Abdulkerim Hilef’e sorgusunda DEAŞ’lıların kullandığı Telegram uygulasını (Reina saldırganı da kullanıyordu) kullanıp kullanmadığı da soruldu.
‘DEAŞ’TA EĞİTİM ALDIM’
Hilef, “Az da olsa kullandım” dedi. Hilef, ifadesinde devamla şunları söyledi:
“Ben terör örgütü hakkında fazla bilgi sahibi değilim. Bildim kadarıyla zalim insanlardır ve savaşçılardır. Benim bu örgütle bağım yoktur. Ancak 2016 yılında Suriye’de olduğum dönemde bu örgüt beni Deyrizor şehrinin Meyadin bölgesine bulunan bir kampa dini eğitim almak için zorla götürdü. Burada DEAŞ terör örgütüz tarafından kurulan kamp içerisinde yaklaşık 30 veya 40 gün kadar dini eğitim aldım. Başkaca eğitim verilmedi. Akabinde tekrar köyüme dönüp çobanlık yapmaya devam ettim.”

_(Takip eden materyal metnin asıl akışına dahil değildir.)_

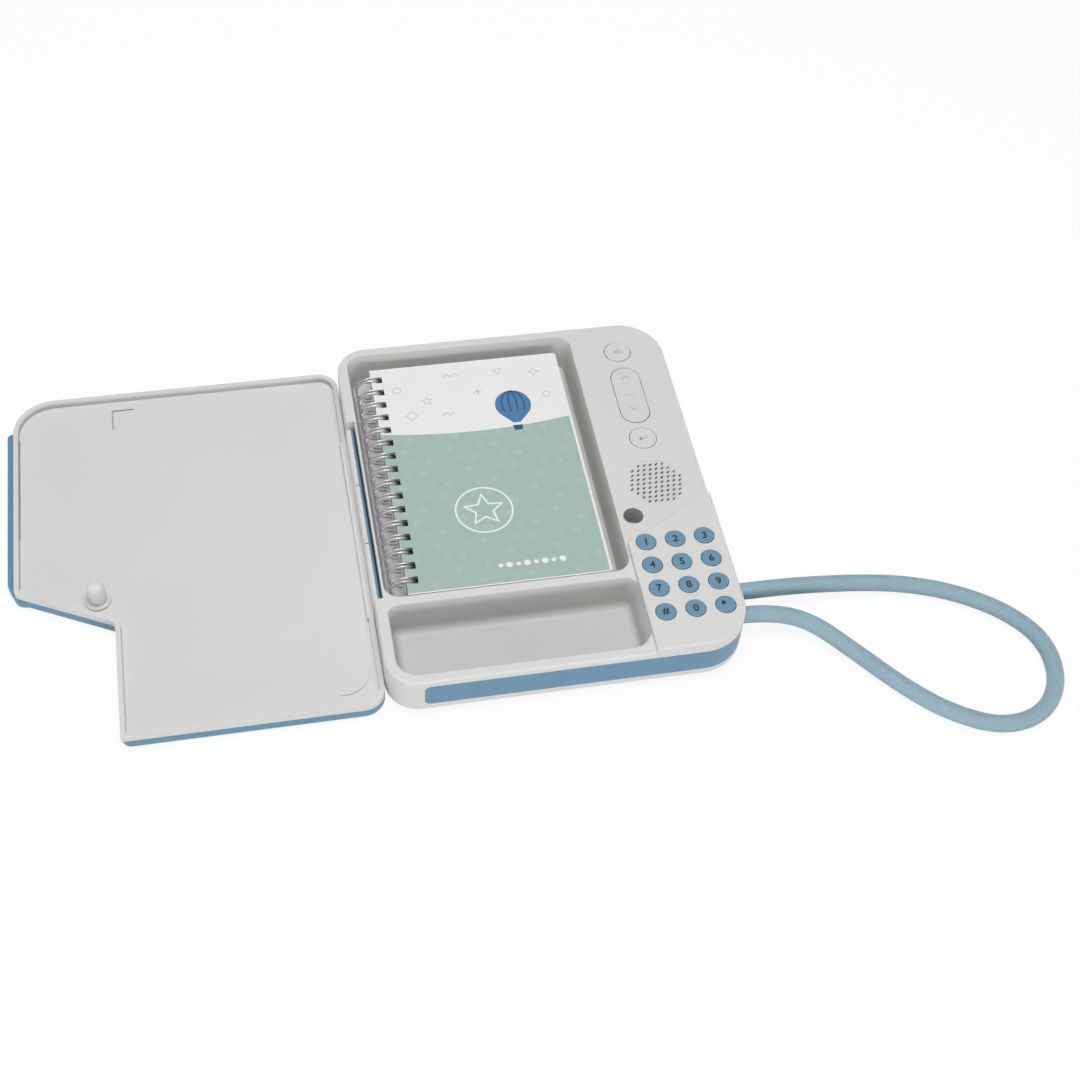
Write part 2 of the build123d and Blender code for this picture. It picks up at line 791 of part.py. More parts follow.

Hilef’e Osmaniye Cumhuriyet Başsavcılığı’nın yürüttüğü soruşturma kapsamında iki şahsın kullandığı telefon dökümlerinin ayrıntıları gösterilince
“Osmaniye’de sorgulanan Abit ve Salama’yı Suriye’den tanırım. Köylülerimdirler” dedi. Abit ve Salama da Hilef’in 2015 yılında DEAŞ’ta bulunduğunu doğruladı. Sorgusunda telefonunu neden formatladığı sorulunca Hilef önce şu yanıtı verdi:
“Telefonuma format attığım doğrudur. Ancak bunun sebebi DEAŞ terör örgütü değil, telefonuma bulaşan virüsten kurtulmaktı.” Ardında da “Ben Abit ve Salama’nın Osmaniye’de gözaltına alındıklarını duyunca bana herhangi bir zarar gelmesinden korktum ve yeni bir hat alıp kullanmaya başladım” dedi.
CEZAEVİNE GÖNDERİLDİ
İfadeleri çelişkili bulunan Abdulkerim Hilef tutuklanarak cezaevine gönderildi.
DEAŞ, daha önce Türkiye’de 2016 yılında Atatürk Havalimanı ve Reina saldırıları gibi büyük çaplı hain terör eylemlerine imza atmıştı.
Birinci Dünya Savaşı’nın Osmanlı açısından önemli cephelerinden Çanakkale’ye saldırı planı açığa çıkan örgüt daha önce İstanbul’u hedeflediği yönündeki yazıların olduğu Konstantinopol isimli bir dergi de yayınlamıştı.